Hume attributes the answer to this question to an associative mechanism that largely governs the functioning of our mind: When the mind receives impressions, they can reappear in two ways; first, they appear in memory through recollection, and secondly, they appear as images in imagination. But in both cases, the impressions are gone and replaced by their dull versions, that is, ideas. Memory preserves not only simple ideas, but also their order and position. The imagination, on the other hand, is not under such a limitation; for example, it can arbitrarily combine simple ideas or resolve complex ideas into simple ideas and then rearrange them. According to Hume, this is a phenomenon frequently encountered in poems and romances. But although the imagination can freely combine thoughts-ideas, it usually performs this act according to some association principles. While there is an inseparable connection between ideas in memory, there is no such connection in imagination. There is, however, a “unifying principle” between ideas, an evocative quality that allows one idea to naturally bring about another. Hume describes it as “a gentle force that usually prevails”; he accepts it as something given in human nature. We can call this the association mechanism: This mechanism generally works in three ways; similarity, contiguity in time and space, and cause-effect link. Imagination easily passes from one idea to another like it: a painting leads us to think of its original.
Again, the mind acquires the habit of combining thoughts that are directly or indirectly adjacent in space and time. When talking about an apartment in a building, we are naturally drawn to the idea of understanding or investigating others. Again, the mind habitually establishes a cause-effect link between successive impressions. For example, if we think about a wound, we inevitably think about whether it will hurt too much; that is, the cause of suffering is wound. However, Hume has studied this last form of association, in other words the principle of causality, with a very special attention to it. Hume states that these association principles are at the basis of all connections of ideas in the mind; there is no mental operation that cannot be explained on the basis of these principles.
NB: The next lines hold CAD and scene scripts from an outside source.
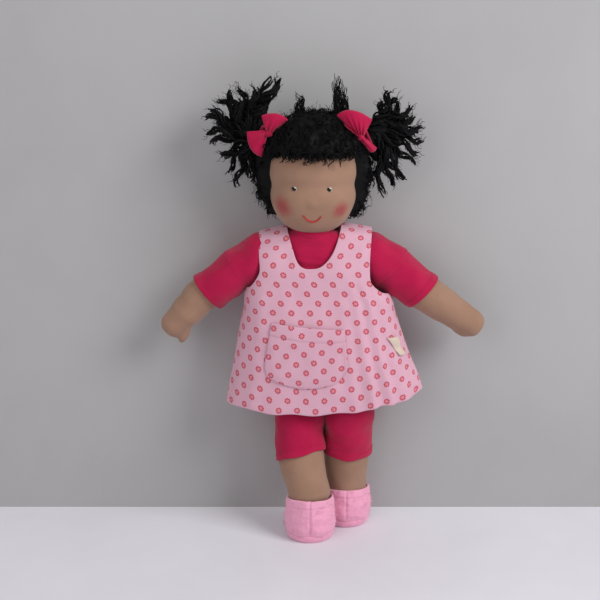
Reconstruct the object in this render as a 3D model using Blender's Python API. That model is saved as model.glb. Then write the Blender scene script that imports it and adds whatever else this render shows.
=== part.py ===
"""A soft doll with a wool-filled body, yarn hair in two bunches, a pinafore dress and felt shoes.

Metres, +Z up, the doll faces -Y and its left hand is towards +X. Every stuffed piece is a skin
around its own wool, and every garment is a separate shell over it.
"""
import math

import bpy
from mathutils import Vector

# Layers of cloth and the clearance that touching pieces keep
FIT_GAP = 0.0003
SKIN_CLOTH = 0.0010
GARMENT_CLOTH = 0.0010
SWEEP_GAP = 0.0016
CUTTER_REACH = 0.0600
CUTTER_FAR_REACH = 0.0900

# Head, an upright oval that is drawn in a little at the eye line
HEAD_X = -0.0045
HEAD_Y = -0.0085
HEAD_Z = 0.3040
HEAD_HALF_WIDTH = 0.0350
HEAD_HALF_DEPTH = 0.0300
HEAD_HALF_HEIGHT = 0.0425
HEAD_ROUNDNESS = 2.3
HEAD_RINGS = 12
HEAD_SIDES = 20
EYE_LINE_Z = 0.2990
EYE_LINE_DRAW = 0.0011
EYE_LINE_SPREAD = 0.0060
CORE_THREAD_RADIUS = 0.0008
CHEEK_Z = 0.2840
CHEEK_SWELL = 0.0008
CHEEK_SPREAD = 0.0080

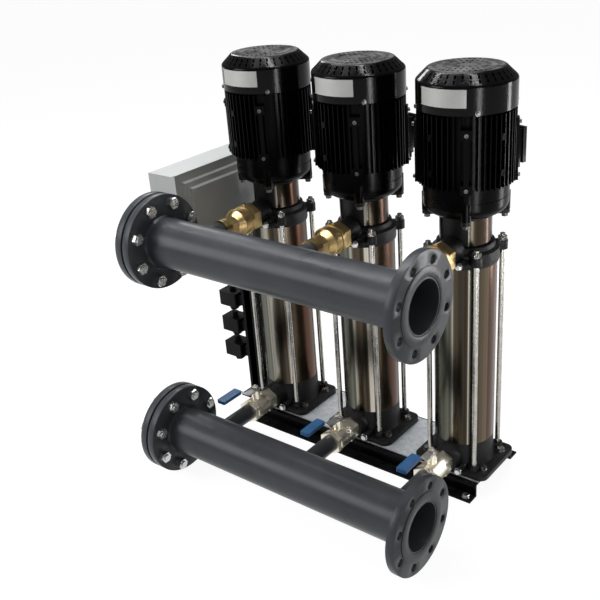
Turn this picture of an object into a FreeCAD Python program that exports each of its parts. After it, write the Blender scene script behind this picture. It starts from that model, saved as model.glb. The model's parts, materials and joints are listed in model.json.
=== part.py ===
"""Booster pump set: three vertical multistage pumps between a suction and a discharge manifold.

Frame: millimetres, +Z up, floor at Z = 0. The origin is the centre of the anchor bolt pattern.
+X runs along the manifolds to their open flanges, and +Y from the manifolds back to the pumps.
"""
import FreeCAD
import Part
import math
import os

V = FreeCAD.Vector

# Layout of the set
PUMP_NAMES = ("left", "middle", "right")
PUMP_PITCH = 270.0
SUCTION_DISTANCE = 370.0
SUCTION_PORT_RISE = 41.0
DISCHARGE_DISTANCE = 350.0
DISCHARGE_PORT_RISE = 37.5
SEAT_GAP = 0.3
RUNNING_GAP = 0.05

# Manifolds: pipe of 114.3 mm with flanges of nominal size 100, pressure class 16
PIPE_RADIUS = 57.15
PIPE_WALL = 3.6
MANIFOLD_LEFT = -335.0
MANIFOLD_RIGHT = 379.0
FLANGE_RADIUS = 110.0
FLANGE_THICKNESS = 20.0
RAISED_FACE_RADIUS = 79.0
RAISED_FACE_HEIGHT = 2.0
BOLT_CIRCLE_RADIUS = 90.0
FLANGE_BOLTS = 8
FLANGE_HOLE_RADIUS = 9.0
BLANK_HOLE_RADIUS = 9.5
FLANGE_BOLT_RADIUS = 8.0
FLANGE_BOLT_FLATS = 24.0
FLANGE_BOLT_HEAD = 10.0
FLANGE_NUT_HEIGHT = 13.0
FLANGE_BOLT_SPARE = 4.0
GASKET_THICKNESS = 2.0
WELD_SIZE = 5.0

# Branches of 42.4 mm pipe, welded on below the manifold axes
BRANCH_RADIUS = 21.2
BRANCH_WALL = 3.2
BRANCH_BOSS_RADIUS = 29.0
BRANCH_BOSS_REACH = 74.0
BRANCH_BOSS_TAPER = 5.0
SLIP_ON_GAP = 0.5
SUCTION_BRANCH_DROP = 36.0
DISCHARGE_BRANCH_DROP = 12.0
SOCKET_DEPTH = 15.0

# Base frame: one folded hat section with a galvanised deck plate on it
FRAME_LEFT = -353.0
FRAME_RIGHT = 353.0
FRAME_HALF_DEPTH = 92.0
FRAME_FLANGE_WIDTH = 29.0
FRAME_SHEET = 4.0
FRAME_BEND_RADIUS = 3.5
FRAME_HEIGHT = 35.0
DECK_THICKNESS = 3.0
DECK_HALF_DEPTH = 82.0
ANCHOR_X = 335.0
ANCHOR_Y = 107.0
ANCHOR_HOLE_RADIUS = 5.5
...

According to Hume, the association mechanism of our mind works in three ways: similarity, contiguity in time and space, and cause-effect bond.
Hume deals with the operations of thinking under three headings: These are relations, modes, and substances, more or less similar to Locke’s distinction. Their apprehension involves not only the reception of impressions, but also certain mental operations stimulated by the reception of impressions. All of Hume’s interest here is focused on how we grasp or know these relationships.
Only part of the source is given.